Now you’re thinking of when writing is the easiest, which is when you’re not thinking. Your fingers are just tap-tapping away, and words appear on the screen and you look at them with interest, as if they were written by someone else.

Were they?

An image appears in your mind: a little bracelet made of red plastic beads next to a blue child’s ring. These were the treasures that you and some of your friends in fifth grade played King of the Mountain with one brief winter week. The snow piles at the elementary school were so high that year that you dug snow caves into them, made snow roads on top of them.

You buried the jewelry and searched for it. Why this game was so entrancing you don’t know, but all of you were entranced. Then came the day when the jewelry couldn’t be found, and the game ended.

The thing is, though, it’s still there. That red plastic bracelet, that little blue ring: they are still out there. Probably feet under the ground in the grass by the side of the red brick elementary school, but there.

All these years –almost your whole life, at this point– you have thought about them. The red bracelet. The blue ring.

Nothing goes entirely away. Some part of it stays.

Look at that small, square brown pillow with a pattern of leaves needlepointed on top. It was the first thing that caught your eye just now when you looked up. It’s carefully placed by the armrest of the couch in this room. Your grandmother made that pillow.

You look at it and she immediately fills your mind. You can hear her voice. You can see her hand, arthritic fingers and ropy veins. Now she’s laughing. Now she’s urging more raspberry popover and ice cream on you.

Doesn’t this mean that she’s still here? That some part of her is still with you, like the silent, unseen electricity running its way up and down every wall of this house?

Yesterday, a lovely day when the outdoors was made indolent by the sun, you passed two girls and a boy, late teens all, sitting on a stone bench by the lake. Laughing. Tugging down the shoulders of their tanks, flexing their biceps, each insisting their muscles were the biggest.

You wanted to stop and watch them, they were so beautiful. Smooth, smooth brown skin, white teeth, dark hair tied back. You walked away from them, listening to their easy talk. You tried to picture them fifty years hence, what they would be like then, if they would still know each other, still be together.

Then you imagined the bones and blood and ligaments and arteries just under the surface of that silken skin, how it is there right now. Hidden. Invisible. Doing its silent work.That shadow world, indivisible from the outer one in which we move.

Sometimes you sense another world, a shadow world happening alongside this one. An unseen world of spirits and memories, things you once held. The world where the stories begin.

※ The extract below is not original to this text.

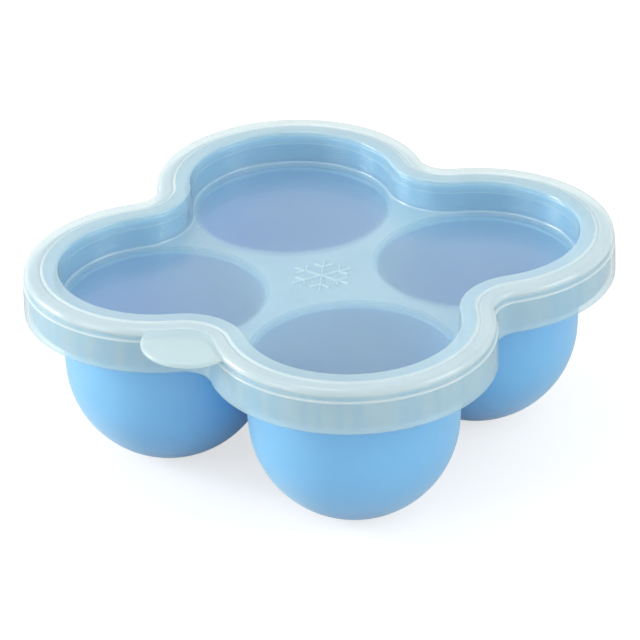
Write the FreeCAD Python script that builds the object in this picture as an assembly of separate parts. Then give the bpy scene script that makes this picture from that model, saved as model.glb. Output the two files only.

Sometimes you get a glimpse of it. The torn-open wall, a presence on the stairs, a long-lost voice come whispering into a dream. Your grandmother, and that one line in that one letter: “What a beautiful life we had.”

Sometimes, falling asleep or waking up, there is the sensation of something just out of reach. A familiar stranger with you, hiding his face amidst a crowd of stars.

Poem of the Week

Signing My Name
– Alison Townsend

An artist always signs her name,
my mother said when I brought her my picture,
a puddled blur of scarlet tempera
I thought resembled a horse.

She dipped the brush for me
and watched while I stroked my name,
each letter drying, ruddy,
permanent as blood.

Later, she found an old gilt frame
for me at an auction.
We repainted it pink,
encasing the wobble-headed horse
I’d conjured as carefully
as if it were by da Vinci,
whose notebooks on art
she was reading that summer.

Even when I was six, my mother
believed in my powers, her own unsigned
pencil sketches of oaks and sugar maples
flying off the pad and disappearing,
while her French pastels hardened,
brittle as bone in their box.

Which is why, when I sign my name,
I think of my mother, all she couldn’t
say, burning, in primary colors –
the great, red horse I painted
still watching over us
from the smoke-scrimmed cave of the mind,
the way it did those first years
from the sunlit wall in her kitchen.